With the current scheduler model and heuristics, this is a desirable
default topology for Ampere Altra and Altra Max system.
Rather than create a custom sched domains topology structure and
introduce new logic in arch/arm64 to detect these systems, update the
core_mask so coregroup is never a subset of clustergroup, extending it
to cluster_siblings if necessary. Only do this if CONFIG_SCHED_CLUSTER
is enabled to avoid also changing the topology (MC) when
CONFIG_SCHED_CLUSTER is disabled.
This has the added benefit over a custom topology of working for both
symmetric and asymmetric topologies.

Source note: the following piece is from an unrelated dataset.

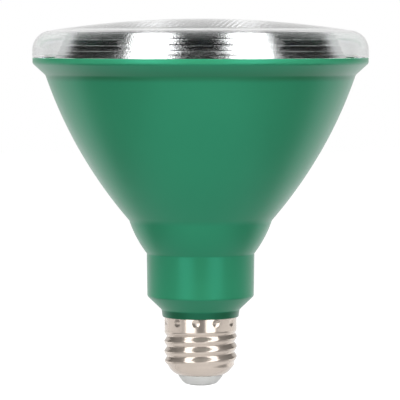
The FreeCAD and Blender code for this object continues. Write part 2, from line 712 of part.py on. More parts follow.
def wire_grommet():
    """Soft bush in the heat sink's middle hole that the two lamp wires pass through."""
    low = sink_seat - GROMMET_FLANGE_THICKNESS
    high = sink_top + GROMMET_FLANGE_THICKNESS
    return turned(outline(at(GROMMET_BORE_RADIUS, low), at(GROMMET_FLANGE_RADIUS, low),
                          at(GROMMET_FLANGE_RADIUS, sink_seat), at(GROMMET_BODY_RADIUS, sink_seat),
                          at(GROMMET_BODY_RADIUS, sink_top), at(GROMMET_FLANGE_RADIUS, sink_top),
                          at(GROMMET_FLANGE_RADIUS, high), at(GROMMET_BORE_RADIUS, high)))


def leads(places, stand):
    """Straight leads from a part that stands this far off the board's front, through to its back."""
    length = stand + DRIVER_THICKNESS + LEAD_END
    return [Part.makeCylinder(LEAD_RADIUS, length, Vector(x, -driver_face - stand, z), Vector(0, 1, 0))
            for x, z in places]


def bent_lead(x, depth, high, low):
    """Lead that comes out of a lying part at this depth and turns through the board at the low height."""
    bend = LEAD_RADIUS * 2
    points = [Vector(x, -depth, high), Vector(x, -depth, low), Vector(x, driver_face + LEAD_END, low)]
    return routed(points, [bend], LEAD_RADIUS)


def pair(place, pitch, across=0):
    """Two lead places about a part's middle, apart up the board or across it."""
    x, z = place
    return [(x - across / 2, driver_foot + z - pitch / 2), (x + across / 2, driver_foot + z + pitch / 2)]


def can_leads(place, length, pitch):
    """Two lead places below a can that lies on the board."""
    x, z = place
    low = driver_foot + z - length / 2 - CAN_LEAD_DROP
    return [(x - pitch / 2, low), (x + pitch / 2, low)]


def resistor_leads():
    """Two lead places beyond the ends of the resistor's body."""
    return pair(resistor_place, RESISTOR_LENGTH + 2 * CAN_LEAD_DROP)


def bobbin_pins():
    """Six pin places of the transformer, in two rows of three."""
    x, z = transformer_place
    half = TRANSFORMER_SIZE[2] / 2 + BOBBIN_FOOT / 2
    return [(x + count * BOBBIN_PIN_PITCH, driver_foot + z + side * half)
            for side in (-1, 1) for count in (-1, 0, 1)]


def lead_places():
    """Every place where a lead goes through the driver board."""
    return (pair(film_place, FILM_LEAD_PITCH) + can_leads(bulk_place, BULK_LENGTH, BULK_LEAD_PITCH)
            + can_leads(output_place, OUTPUT_LENGTH, OUTPUT_LEAD_PITCH)
            + pair(varistor_place, VARISTOR_LEAD_PITCH) + resistor_leads()
            + pair(choke_place, CHOKE_LEAD_PITCH) + bobbin_pins())


def driver_board():
    """Upright board, narrow in the neck and wide above it, with a hole for every lead."""
    front = -driver_face
    corners = [(-driver_neck_half, driver_foot), (driver_neck_half, driver_foot),
               (driver_neck_half, driver_step), (driver_top_half, driver_step + WIDE_STEP_RISE),
               (driver_top_half, driver_top), (-driver_top_half, driver_top),
               (-driver_top_half, driver_step + WIDE_STEP_RISE), (-driver_neck_half, driver_step)]
    points = [Vector(x, front, z) for x, z in corners]
    board = Part.Face(Part.makePolygon(points + points[:1])).extrude(Vector(0, DRIVER_THICKNESS, 0))
    radius = LEAD_RADIUS + SNUG_CLEARANCE
    holes = [Part.makeCylinder(radius, DRIVER_THICKNESS, Vector(x, front, z), Vector(0, 1, 0))
             for x, z in lead_places()]
    return board.cut(Part.makeCompound(holes))


def film_capacitor():
    """Box-shaped capacitor on two leads."""
    x, z = film_place
    wide, deep, tall = FILM_SIZE
    middle = driver_foot + z
    front = driver_face + PART_STAND
    body = block(x - wide / 2, x + wide / 2, -front - deep, -front, middle - tall / 2, middle + tall / 2)
    body = body.makeFillet(CAN_EDGE, body.Edges)
    return body.fuse(leads(pair(film_place, FILM_LEAD_PITCH), PART_STAND + CAN_EDGE))


def can_capacitor(place, radius, length, pitch):
    """Round can lying on the board, with a rolled groove near its foot and two bent leads."""
    x, z = place
    foot = driver_foot + z - length / 2
    top = foot + length
    groove = foot + radius / 2
    can = turned(outline(at(0, foot), at(radius - CAN_EDGE, foot), at(radius, foot + CAN_EDGE),
                         at(radius, groove - CAN_EDGE),
                         (at(radius - CAN_GROOVE_DEPTH, groove), at(radius, groove + CAN_EDGE)),
                         at(radius, top - CAN_EDGE), at(radius - CAN_EDGE, top), at(0, top)))
    depth = driver_face + PART_STAND + radius
    can.translate(Vector(x, -depth, 0))
    pins = [bent_lead(place_x, depth, foot + CAN_EDGE, low) for place_x, low in can_leads(place, length, pitch)]
    return can.fuse(pins)


def bulk_capacitor():
    """Large can that smooths the mains side."""
    return can_capacitor(bulk_place, BULK_RADIUS, BULK_LENGTH, BULK_LEAD_PITCH)


def output_capacitor():
    """Smaller can on the lamp side."""
    return can_capacitor(output_place, OUTPUT_RADIUS, OUTPUT_LENGTH, OUTPUT_LEAD_PITCH)


def varistor():
    """Coated disc on edge, on two leads."""
    x, z = varistor_place
    depth = driver_face + PART_STAND + VARISTOR_RADIUS
    start = Vector(x - VARISTOR_THICKNESS / 2, -depth, driver_foot + z)
    body = Part.makeCylinder(VARISTOR_RADIUS, VARISTOR_THICKNESS, start, Vector(1, 0, 0))
    body = body.makeFillet(VARISTOR_THICKNESS / 3, [edge for edge in body.Edges if len(edge.Vertexes) == 1])
    return body.fuse(leads(pair(varistor_place, VARISTOR_LEAD_PITCH), PART_STAND + VARISTOR_RADIUS))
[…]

It does not address systems where
the CLUSTER topology is above a populated MC topology, but these are not
considered today and can be addressed separately if and when they
appear.
The final sched domain topology for a 2 socket Ampere Altra system is
unchanged with or without CONFIG_SCHED_CLUSTER, and the BUG is avoided:
For CPU0:
CONFIG_SCHED_CLUSTER=y
CLS  [0-1]
DIE  [0-79]
NUMA [0-159]
CONFIG_SCHED_CLUSTER is not set
DIE  [0-79]
NUMA [0-159]
Signed-off-by: Darren Hart darren@os.amperecomputing.com
Suggested-by: Barry Song song.bao.hua@hisilicon.com
Reviewed-by: Barry Song song.bao.hua@hisilicon.com
Acked-by: Sudeep Holla sudeep.holla@arm.com
Reviewed-by: Dietmar Eggemann dietmar.eggemann@arm.com
Cc: Greg Kroah-Hartman gregkh@linuxfoundation.org
Cc: "Rafael J. Wysocki" rafael@kernel.org
Cc: Catalin Marinas catalin.marinas@arm.com
Cc: Will Deacon will@kernel.org
Cc: Peter Zijlstra peterz@infradead.org
Cc: Vincent Guittot vincent.guittot@linaro.org
Cc: D. Scott Phillips scott@os.amperecomputing.com
Cc: Ilkka Koskinen ilkka@os.amperecomputing.com
Cc: stable@vger.kernel.org # 5.16.x

v1: Drop MC level if coregroup weight == 1
v2: New sd topo in arch/arm64/kernel/smp.c
v3: No new topo, extend core_mask to cluster_siblings
v4: Rebase on 5.18-rc1 for GregKH to pull. Add IS_ENABLED(CONFIG_SCHED_CLUSTER).
v5: Rebase on 5.18-rc2 for GregKH to pull. Add collected tags. No other changes.
drivers/base/arch_topology.c | 9 +++++++++
 1 file changed, 9 insertions(+)

diff --git a/drivers/base/arch_topology.c b/drivers/base/arch_topology.c
index 1d6636ebaac5..5497c5ab7318 100644
--- a/drivers/base/arch_topology.c
+++ b/drivers/base/arch_topology.c
@@ -667,6 +667,15 @@ const struct cpumask *cpu_coregroup_mask(int cpu)
   		core_mask = &cpu_topology[cpu].llc_sibling;
   }

/*
* For systems with no shared cpu-side LLC but with clusters defined,


* extend core_mask to cluster_siblings. The sched domain builder will


* then remove MC as redundant with CLS if SCHED_CLUSTER is enabled.


*/


if (IS_ENABLED(CONFIG_SCHED_CLUSTER) &&
   cpumask_subset(core_mask, &cpu_topology[cpu].cluster_sibling))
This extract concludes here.